● **DIRECTION**
Write out, word for word, the first line of the data below and every line after it through the one containing "seat_gap = 0.2; // [0.1:0.05:0.4]".

--- begin ---

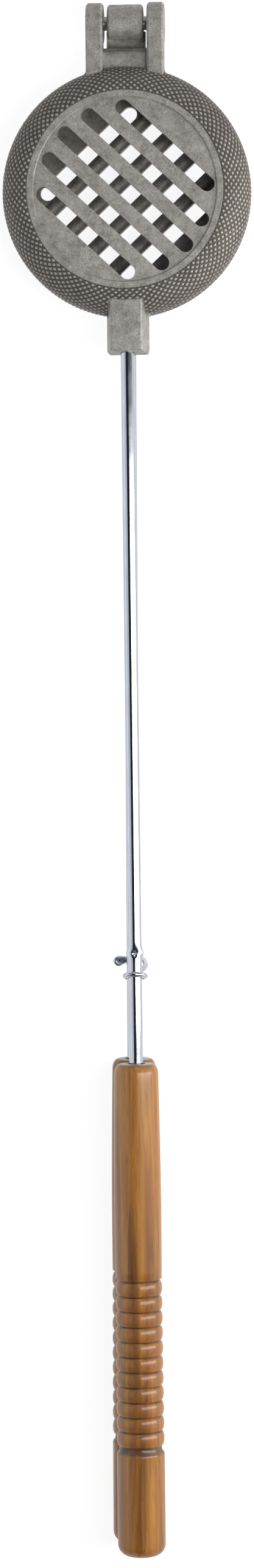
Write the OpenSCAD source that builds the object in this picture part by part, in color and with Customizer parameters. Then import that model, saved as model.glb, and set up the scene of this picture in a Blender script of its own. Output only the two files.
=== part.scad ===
// Campfire burger iron: two round cast cups that close on a patty, hinged at the
// far end, each on a steel rod with a turned wooden handle. A bent wire latch on the
// upper rod holds the lower one.
// It lies on its back cup: +Y runs to the hinge, -Y to the handles, +Z up through
// the cups. The origin is on the back cup's lip, at the centre of its grid.

/* [Cups] */
// Outside diameter of each round cup
cup_d = 112.6; // [100:0.2:130]
// Height of one cup, from the parting plane to its lip
cup_h = 16; // [14:0.5:20]
// Straight height of the rim, before the flank curves in
rim_h = 3; // [2:0.25:4]
// Thickness of the cast wall
wall = 4; // [3:0.25:5]
// Outside radius of the lip round the grid panel
lip_r = 44.4; // [42.5:0.1:45.5]
// Width of the lip
lip_w = 2.8; // [1.5:0.1:3.2]
// How far the grid panel lies below the lip
panel_drop = 1; // [0.4:0.1:1.5]
// Gap between the two parting faces when closed
seat_gap = 0.2; // [0.1:0.05:0.4]

/* [Grid] */
// Number of slots across each panel
slots = 5; // [3:2:5]
// Width of a slot
slot_w = 6.8; // [5:0.1:8]
// Distance from slot to slot
slot_pitch = 13.35; // [12:0.05:14]
// Radius of the circle that the slots' end centres lie on
slot_ring_r = 37.3; // [33:0.1:37.5]
// Turn of the slots from the long axis
slot_turn = 47; // [40:1:50]
// How far the half-round bars stand into the cup
bar_rise = 1.8; // [1:0.1:2.5]
// Flat ledge left beside each half-round bar
bar_ledge = 0.35; // [0.2:0.05:0.6]

/* [Hinge] */
// Distance from the rim out to the hinge pin's axis
pin_out = 20.6; // [19:0.1:24]
// Diameter of the hinge pin
pin_d = 6.4; // [5:0.1:7]
// Radius of the ears' round ends
ear_r = 9.4; // [8.5:0.1:10]
// Thickness of each ear
ear_t = 7.7; // [6:0.1:9]
// Clear width between the ears
ear_gap = 20.1; // [19:0.1:22]
// Radius of the hook that wraps the pin
knuckle_r = 8.5; // [7.5:0.1:9]
// Width of the hook
knuckle_w = 16.1; // [12:0.1:16.5]
// Width of the tongue that carries the hook
tongue_w = 17.8; // [16.6:0.1:18.5]
// How far the web between the ears reaches past the rim
web_out = 9.2; // [8:0.1:10]
// Height of that web over the parting plane
web_h = 4.6; // [3.5:0.1:6]
// Bevel on the edges of ears and hook
edge_bevel = 0.9; // [0.4:0.1:1.2]
// Radial clearance between the pin and the hook
hinge_gap = 0.3; // [0.15:0.05:0.5]
// Radius of the fillets where ears and sockets leave the rim
root_fillet = 3; // [1.5:0.25:4]

/* [Sockets] */
// Width of a socket at the parting plane
socket_w = 19.4; // [17:0.1:22]
// Width of a socket across its outer face
socket_face_w = 15; // [13:0.1:16.5]
// Height of a socket over the parting plane
socket_h = 14.4; // [13:0.1:15]
// How far a socket stands out from the rim
socket_out = 17.5; // [14:0.1:22]
// Depth of the hole that takes the rod
socket_depth = 16; // [10:0.5:19]
// Corner radius of a socket's end
socket_corner = 2.4; // [1:0.1:3]
// Draft of a socket's end face, measured at its outer edge
socket_draft = 1; // [0.5:0.1:1.5]

/* [Rods] */
// Diameter of the steel rods
rod_d = 6.35; // [5.5:0.05:7]
// Height of a rod's axis over the parting plane, where it leaves the socket
rod_rise = 7.2; // [6.6:0.1:7.6]
// Angle by which each rod leads away from the parting plane
rod_splay = 0.6; // [0.55:0.05:1.5]
// Sideways lean of the front rod
front_lean = 0.2; // [-0.3:0.05:0.4]
// Sideways lean of the back rod
back_lean = -0.2; // [-0.4:0.05:0.3]
// Free length of a rod between its socket and its handle
rod_free = 324.2; // [240:1:400]
// Depth to which a rod goes into its handle
rod_seat = 90; // [50:1:120]
// Radial clearance of a pressed-in rod or pin
fit_gap = 0.05; // [0:0.01:0.1]

/* [Handles] */
// Length of a handle
handle_l = 227; // [200:1:260]
// Radius of a handle below its rounded top
handle_top_r = 9.7; // [8.5:0.1:10]
// Radius of the flat at the very top
handle_face_r = 7.4; // [6:0.1:8]
// Length of the rounded shoulder
shoulder_l = 4.2; // [3:0.1:8]
// Radius at the upper end of the ribs
handle_mid_r = 10.7; // [10:0.1:11]
// Radius of the plain butt
handle_butt_r = 11; // [10.2:0.1:11.4]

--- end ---

● **WRITTEN RESPONSE**
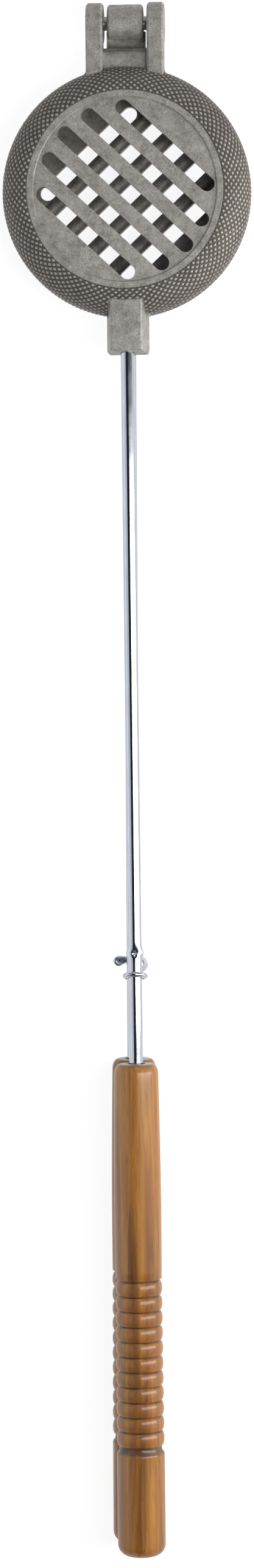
Write the OpenSCAD source that builds the object in this picture part by part, in color and with Customizer parameters. Then import that model, saved as model.glb, and set up the scene of this picture in a Blender script of its own. Output only the two files.
=== part.scad ===
// Campfire burger iron: two round cast cups that close on a patty, hinged at the
// far end, each on a steel rod with a turned wooden handle. A bent wire latch on the
// upper rod holds the lower one.
// It lies on its back cup: +Y runs to the hinge, -Y to the handles, +Z up through
// the cups. The origin is on the back cup's lip, at the centre of its grid.

/* [Cups] */
// Outside diameter of each round cup
cup_d = 112.6; // [100:0.2:130]
// Height of one cup, from the parting plane to its lip
cup_h = 16; // [14:0.5:20]
// Straight height of the rim, before the flank curves in
rim_h = 3; // [2:0.25:4]
// Thickness of the cast wall
wall = 4; // [3:0.25:5]
// Outside radius of the lip round the grid panel
lip_r = 44.4; // [42.5:0.1:45.5]
// Width of the lip
lip_w = 2.8; // [1.5:0.1:3.2]
// How far the grid panel lies below the lip
panel_drop = 1; // [0.4:0.1:1.5]
// Gap between the two parting faces when closed
seat_gap = 0.2; // [0.1:0.05:0.4]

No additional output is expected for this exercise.